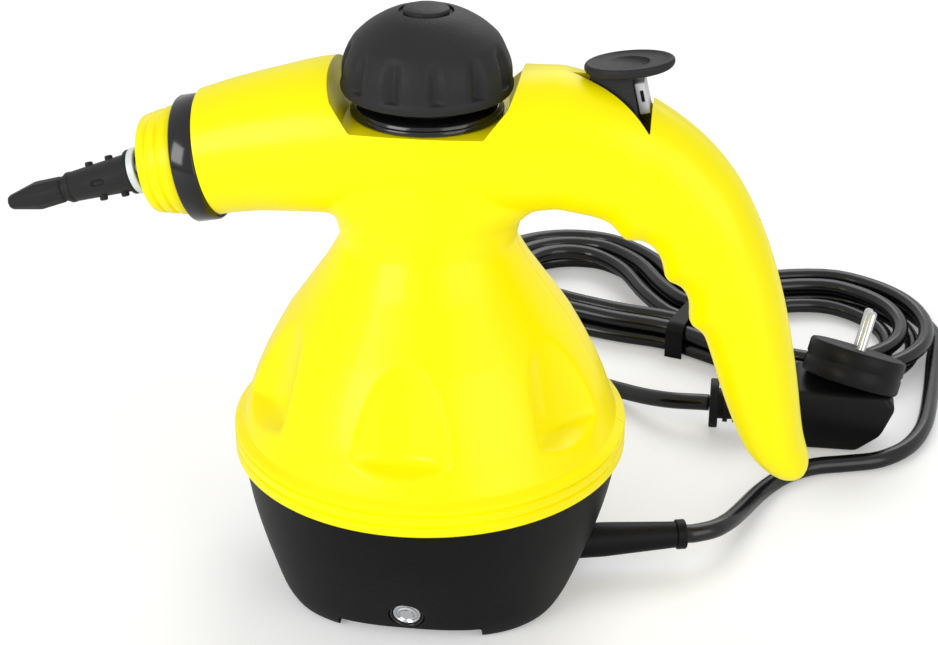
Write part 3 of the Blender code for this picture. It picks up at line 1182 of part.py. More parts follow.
def loop_point(place, spread):
    """A point of one loop in the hank's own plane, pushed outwards by a number of loops.

    place runs once round from the middle of the right fold: fold, back run, fold, front run.
    """
    u = (place * HANK_POINTS_PER_LOOP + HANK_FOLD_POINTS / 2) % HANK_POINTS_PER_LOOP
    half = HANK_POINTS_PER_LOOP / 2
    back, u = u < half, u % half
    if u < HANK_FOLD_POINTS:
        angle = math.pi * (u / HANK_FOLD_POINTS - 0.5)
        run, fold, step = ((HANK_RIGHT_RUN, HANK_RIGHT_FOLD_RADIUS, HANK_RIGHT_STEP) if back
                           else (HANK_LEFT_RUN, HANK_LEFT_FOLD_RADIUS, HANK_LEFT_STEP))
        side = 1 if back else -1
        radius = fold + spread * step
        return side * (run + radius * math.cos(angle)), side * radius * math.sin(angle)
    share = (u - HANK_FOLD_POINTS) / (half - HANK_FOLD_POINTS)
    length = HANK_RIGHT_RUN + HANK_LEFT_RUN
    along = HANK_RIGHT_RUN - share * length if back else share * length - HANK_LEFT_RUN
    side = 1 if back else -1
    width, slope = waist_width(along)
    push = spread * waist_step(along) / math.hypot(1, slope)
    return along - slope * push, side * (width + push)


def bent(along, across):
    """Place a point of the hank's plane on its axis, which bends at the waist."""
    radius = HANK_BEND_LENGTH / HANK_BEND
    middle = Vector(HANK_WAIST)
    center = middle + radius * Vector((-math.sin(HANK_WAIST_HEADING), math.cos(HANK_WAIST_HEADING)))
    reach = max(-HANK_BEND_LENGTH / 2, min(HANK_BEND_LENGTH / 2, along))
    heading = HANK_WAIST_HEADING + reach / radius
    ahead = Vector((math.cos(heading), math.sin(heading)))
    left = Vector((-ahead.y, ahead.x))
    return center - left * radius + ahead * (along - reach) + left * across, ahead, left


def hank_point(turn):
    """The cord's centre after a number of turns: in on the lower layer, out on the upper."""
    middle = HANK_LOOPS / 2
    spread = abs(turn - middle)
    layer = CORD_DIAMETER + HANK_LAYER_GAP
    climb = max(0, min(1, (turn - middle) / HANK_CLIMB + 0.5))
    flat, _, _ = bent(*loop_point(turn, spread))
    return Vector((flat.x, flat.y, CORD_HEIGHT + layer * climb * climb * (3 - 2 * climb)))


def hank_path():
    """The whole hank, with its straight ends."""
    count = round(HANK_LOOPS * HANK_POINTS_PER_LOOP)
    points = [hank_point(i / HANK_POINTS_PER_LOOP) for i in range(count + 1)]
    right = bent(HANK_RIGHT_RUN, 0)[2]
    left = bent(-HANK_LEFT_RUN, 0)[2]
    first = points[0] - Vector((*right, 0)) * CORD_DIAMETER
    last = points[-1] - Vector((*left, 0)) * CORD_DIAMETER
    return [first] + points + [last], Vector((*right, 0)), Vector((*left, 0))


def least_gap(points, diameter):
    """Smallest gap of a tube to itself, between places that aren't neighbours along it."""
    fine = evenly_spaced(points, diameter / 3)
    least = math.inf
    for i, a in enumerate(fine):
        for b in fine[i + 8:]:
            least = min(least, (a - b).length)
    return least - diameter


def free_stretch(start, ahead, route, end, onward):
    """Centre line of a free stretch of cord, with a short straight piece at both ends."""
    straight = CORD_DIAMETER / 2
    knots = [start + ahead * straight] + list(route) + [end - onward * straight]
    return [start] + evenly_spaced(spline_points(knots, 8), CORD_POINT_SPACING) + [end]


def make_cord():
    """Lead, hank, tie and tail of the mains cord, from the boot to the plug."""
    hank, right, left = hank_path()
    tube("cord_hank", hank, CORD_DIAMETER / 2, "cord_black", 1)
    print("cord_hank: least gap to itself %.2f mm" % (1000 * least_gap(hank, CORD_DIAMETER)))
    start = boot_point(BOOT_OUTSIDE + SEAM)
    lead = free_stretch(start, BOOT_AXIS, LEAD_ROUTE, hank[0] - right * SEAM, right)
    tube("cord_lead", lead, CORD_DIAMETER / 2, "cord_black")
    end = Vector((PLUG_BOOT_START - SEAM, PLUG_CENTER[1], PLUG_CABLE_HEIGHT))
    tail = free_stretch(hank[-1] - left * SEAM, -left, TAIL_ROUTE, end, Vector((1, 0, 0)))
    tube("cord_tail", tail, CORD_DIAMETER / 2, "cord_black")
    total = sum((b - a).length for path in (hank, lead, tail) for a, b in zip(path, path[1:]))
    print("cord: %.2f m in all" % total)
    make_tie(hank)


def waist_reach(hank):
    """How far the hank's strands reach from its axis, to the front and the back, under the tie."""
    middle, ahead, left = bent(0, 0)
    across = []
    for a, b in zip(hank, hank[1:]):
        near, far = ((point.xy - middle).dot(ahead) for point in (a, b))
        for edge in (-TIE_WIDTH / 2, TIE_WIDTH / 2):
            if (near - edge) * (far - edge) < 0:
                crossing = a.lerp(b, (edge - near) / (far - near))
                across.append((crossing.xy - middle).dot(left))
    return CORD_DIAMETER / 2 - min(across), CORD_DIAMETER / 2 + max(across)


def make_tie(hank):
    """The flat tie round the hank's waist, over its top and down both sides to the floor."""
    front, back = waist_reach(hank)
    top = CORD_HEIGHT + CORD_DIAMETER * 1.5 + HANK_LAYER_GAP
    outline = []
    for grow, direction in ((TIE_CLEARANCE + TIE_THICKNESS, 1), (TIE_CLEARANCE, -1)):
        corner = TIE_BEND_RADIUS if direction > 0 else TIE_BEND_RADIUS - TIE_THICKNESS
        side = [(-front - grow, 0)]
        for y, sign, first in ((-front - grow + corner, -1, math.pi), (back + grow - corner, 1, math.pi / 2)):
            for step in range(TIE_CORNER_STEPS + 1):
                angle = first - math.pi / 2 * step / TIE_CORNER_STEPS
                side.append((y + corner * math.cos(angle), top + grow - corner + corner * math.sin(angle)))
        side.append((back + grow, 0))
        outline += side[::direction]
    rings = []
    for along in (-TIE_WIDTH / 2, TIE_WIDTH / 2):
        rings.append([Vector((*bent(along, across)[0], height)) for across, height in outline])
    add_object("cord_tie", skin("cord_tie", rings), "matt_black")


def make_plug():
    """Round right-angle plug: a leaning disc on a block, two pins and a ribbed boot."""
    lean = Vector((0, math.sin(PLUG_LEAN), math.cos(PLUG_LEAN)))
    half, edge = PLUG_FACE_THICKNESS / 2, PLUG_ROUNDING
    radius = PLUG_FACE_RADIUS
    body = turned("plug_body", [
        (0, half), (radius - edge, half), (radius, half - edge), (radius, edge / 2),
        (radius - edge / 2, 0), (radius, -edge / 2), (radius, edge - half), (radius - edge, -half), (0, -half)],
        "satin_black", location=PLUG_CENTER, axis=lean, steps=INNER_STEPS, closed=False)
    center_x = PLUG_BOOT_START + PLUG_CABLE_LENGTH + PLUG_BLOCK_LENGTH / 2
    block = box("plug_block", (PLUG_BLOCK_LENGTH, PLUG_BLOCK_DEPTH, PLUG_BLOCK_HEIGHT),
                location=(center_x, PLUG_CENTER[1], PLUG_BLOCK_HEIGHT / 2))
    combine(body, round_edges(block, 3 * PLUG_ROUNDING, 3), "UNION")
    across = lean.cross(Vector((1, 0, 0)))
    for side in (-1, 1):
        notch = box("earth_notch_%d" % (side + 1), (2 * EARTH_CLIP_DEPTH, EARTH_CLIP_WIDTH, PLUG_FACE_THICKNESS),
                    location=Vector(PLUG_CENTER) + Vector((side * radius, 0, 0)) + lean * half, axis=lean)
        combine(body, notch)
        place = Vector(PLUG_CENTER) + lean * (half + SEAM) + across * (side * PIN_SPACING / 2)
        turned("plug_pin_near" if side > 0 else "plug_pin_far", [
            (0, PIN_LENGTH), (PIN_RADIUS / 2, PIN_LENGTH), (PIN_RADIUS, PIN_LENGTH - PIN_RADIUS / 2),
            (PIN_RADIUS, 0), (0, 0)], "steel", location=place, axis=lean, steps=16, closed=False)
    make_plug_boot()


def make_plug_boot():
    """Ribbed sleeve where the cord enters the plug."""
    length = PLUG_CABLE_LENGTH - SEAM
    profile = [(0, length), (PLUG_BOOT_RADIUS, length)]
    rib_space = length * PLUG_RIBS_SHARE / PLUG_BOOT_RIBS
    for i in reversed(range(PLUG_BOOT_RIBS)):
        low = PLUG_BOOT_FLANGE + rib_space * (i + 0.5)
        profile += [(PLUG_BOOT_RADIUS, low + rib_space / 2), (PLUG_BOOT_RADIUS + PLUG_BOOT_RIB_HEIGHT, low + rib_space / 2),
                    (PLUG_BOOT_RADIUS + PLUG_BOOT_RIB_HEIGHT, low), (PLUG_BOOT_RADIUS, low)]
    profile += [(PLUG_BOOT_RADIUS, PLUG_BOOT_FLANGE), (PLUG_BOOT_FLANGE_RADIUS, PLUG_BOOT_FLANGE),
                (PLUG_BOOT_FLANGE_RADIUS, 0), (0, 0)]
    turned("plug_boot", profile, "satin_black",
           location=(PLUG_BOOT_START, PLUG_CENTER[1], PLUG_CABLE_HEIGHT), axis=(1, 0, 0),
           steps=SMALL_STEPS, closed=False)


def make_base_screws():
    """Screws from the recessed feet through the posts into the boiler's bracket."""
    head = SCREW_RECESS - SEAM
    end = POST_TOP + SEAM + BRACKET_THICKNESS + SCREW_RADIUS
    for i, (x, y, _) in enumerate(around(4, POST_CIRCLE, math.pi / 4)):
        turned("base_screw_%d" % (i + 1), [
            (0, end), (SCREW_RADIUS, end), (SCREW_RADIUS, head), (SCREW_HEAD_RADIUS, head),
            (SCREW_HEAD_RADIUS, head - SCREW_HEAD_HEIGHT), (0, head - SCREW_HEAD_HEIGHT)],
            "steel", location=(x, y, 0), steps=SCREW_STEPS, closed=False)


make_body_shells()
make_base()
make_spout_rings()
make_nozzle()
make_cap()
make_filler_collar()
make_boiler()
make_heating()
make_indicator()
make_trigger()
make_valve()
make_boot()
make_cord()
make_plug()
make_base_screws()
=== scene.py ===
import json
import math

import bmesh
import bpy
from mathutils import Matrix, Vector


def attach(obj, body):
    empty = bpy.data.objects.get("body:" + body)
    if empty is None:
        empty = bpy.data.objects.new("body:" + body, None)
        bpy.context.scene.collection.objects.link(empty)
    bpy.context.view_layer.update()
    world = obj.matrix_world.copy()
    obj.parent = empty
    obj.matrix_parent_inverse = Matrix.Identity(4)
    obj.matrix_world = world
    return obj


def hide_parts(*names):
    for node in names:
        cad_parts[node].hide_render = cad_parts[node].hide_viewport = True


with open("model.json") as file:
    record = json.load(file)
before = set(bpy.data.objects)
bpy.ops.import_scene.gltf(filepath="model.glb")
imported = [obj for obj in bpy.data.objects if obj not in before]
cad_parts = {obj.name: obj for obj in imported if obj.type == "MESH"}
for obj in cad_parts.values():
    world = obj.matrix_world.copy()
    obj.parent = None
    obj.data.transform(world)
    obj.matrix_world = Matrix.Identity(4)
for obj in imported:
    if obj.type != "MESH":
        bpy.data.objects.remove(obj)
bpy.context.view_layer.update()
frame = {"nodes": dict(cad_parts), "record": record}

# Distances are in millimetres from the base's axis; MM and AXIS_X bring them to the frame's metres.
MM = 0.001
AXIS_X = 9.044


def at(x, y, z):
    return Vector(((x + AXIS_X) * MM, y * MM, z * MM))


# Camera, floor and light.  The floor's size and the lamps' places and sizes are in metres.
CAMERA_PLACE = (99.30, -608.70, 404.4)
CAMERA_TILT, CAMERA_TURN = math.radians(63.43), math.radians(8)
CAMERA_LENS, CAMERA_SENSOR = 76.76, 36
CAMERA_NEAR = 0.01
FLOOR_SIZE, FLOOR_DROP = 6, 0.0002
FLOOR_TONE, FLOOR_ROUGHNESS, FLOOR_GLOW = 0.80, 0.6, 0.28
WORLD_LIGHT, WORLD_SEEN = 0.5, 1.0
LAMP_TARGET = Vector((0, 0, 0.1))
LAMPS = (
    # name, place, size, power
    ("key", (-0.75, -1.0, 0.62), 0.7, 9.5),
    ("fill", (0.95, -0.75, 0.5), 0.9, 5.5),
    ("rim", (0.2, 0.9, 0.9), 0.8, 5))


def set_camera():
    camera = bpy.data.objects.new("camera", bpy.data.cameras.new("camera"))
    bpy.context.scene.collection.objects.link(camera)
    camera.location = at(*CAMERA_PLACE)
    camera.rotation_euler = (CAMERA_TILT, 0, CAMERA_TURN)
    camera.data.sensor_width = CAMERA_SENSOR
    camera.data.lens = CAMERA_LENS
    camera.data.clip_start = CAMERA_NEAR
    bpy.context.scene.camera = camera


def math_node(tree, operation, *values):
    """Output of a math node.  Each value is a socket to link or a decimal number to set."""
    node = tree.nodes.new("ShaderNodeMath")
    node.operation = operation
    for socket, value in zip(node.inputs, values):
        if isinstance(value, float):
            socket.default_value = value
        else:
            tree.links.new(value, socket)
    return node.outputs[0]


def stage_material():
    """Pale floor that shows the object's shadow, and glows a little for the camera only."""
    material = bpy.data.materials.new("studio_floor")
    material.use_nodes = True
    nodes, links = material.node_tree.nodes, material.node_tree.links
    shader = nodes["Principled BSDF"]
    shader.inputs["Base Color"].default_value = (FLOOR_TONE, FLOOR_TONE, FLOOR_TONE, 1)
    shader.inputs["Roughness"].default_value = FLOOR_ROUGHNESS
    glow = nodes.new("ShaderNodeEmission")
    glow.inputs["Strength"].default_value = FLOOR_GLOW
    add = nodes.new("ShaderNodeAddShader")
    path = nodes.new("ShaderNodeLightPath")
    mix = nodes.new("ShaderNodeMixShader")
    links.new(shader.outputs[0], add.inputs[0])
    links.new(glow.outputs[0], add.inputs[1])
    links.new(path.outputs["Is Camera Ray"], mix.inputs[0])
    links.new(shader.outputs[0], mix.inputs[1])
    links.new(add.outputs[0], mix.inputs[2])
    links.new(mix.outputs[0], nodes["Material Output"].inputs[0])
    return material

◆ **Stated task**
Retype exactly what runs from the line containing "obj.parent = None" through the line containing "bpy.context.scene.camera = camera", both lines included, and stop there.

◆ **Full answer**
    obj.parent = None
    obj.data.transform(world)
    obj.matrix_world = Matrix.Identity(4)
for obj in imported:
    if obj.type != "MESH":
        bpy.data.objects.remove(obj)
bpy.context.view_layer.update()
frame = {"nodes": dict(cad_parts), "record": record}

# Distances are in millimetres from the base's axis; MM and AXIS_X bring them to the frame's metres.
MM = 0.001
AXIS_X = 9.044


def at(x, y, z):
    return Vector(((x + AXIS_X) * MM, y * MM, z * MM))


# Camera, floor and light.  The floor's size and the lamps' places and sizes are in metres.
CAMERA_PLACE = (99.30, -608.70, 404.4)
CAMERA_TILT, CAMERA_TURN = math.radians(63.43), math.radians(8)
CAMERA_LENS, CAMERA_SENSOR = 76.76, 36
CAMERA_NEAR = 0.01
FLOOR_SIZE, FLOOR_DROP = 6, 0.0002
FLOOR_TONE, FLOOR_ROUGHNESS, FLOOR_GLOW = 0.80, 0.6, 0.28
WORLD_LIGHT, WORLD_SEEN = 0.5, 1.0
LAMP_TARGET = Vector((0, 0, 0.1))
LAMPS = (
    # name, place, size, power
    ("key", (-0.75, -1.0, 0.62), 0.7, 9.5),
    ("fill", (0.95, -0.75, 0.5), 0.9, 5.5),
    ("rim", (0.2, 0.9, 0.9), 0.8, 5))


def set_camera():
    camera = bpy.data.objects.new("camera", bpy.data.cameras.new("camera"))
    bpy.context.scene.collection.objects.link(camera)
    camera.location = at(*CAMERA_PLACE)
    camera.rotation_euler = (CAMERA_TILT, 0, CAMERA_TURN)
    camera.data.sensor_width = CAMERA_SENSOR
    camera.data.lens = CAMERA_LENS
    camera.data.clip_start = CAMERA_NEAR
    bpy.context.scene.camera = camera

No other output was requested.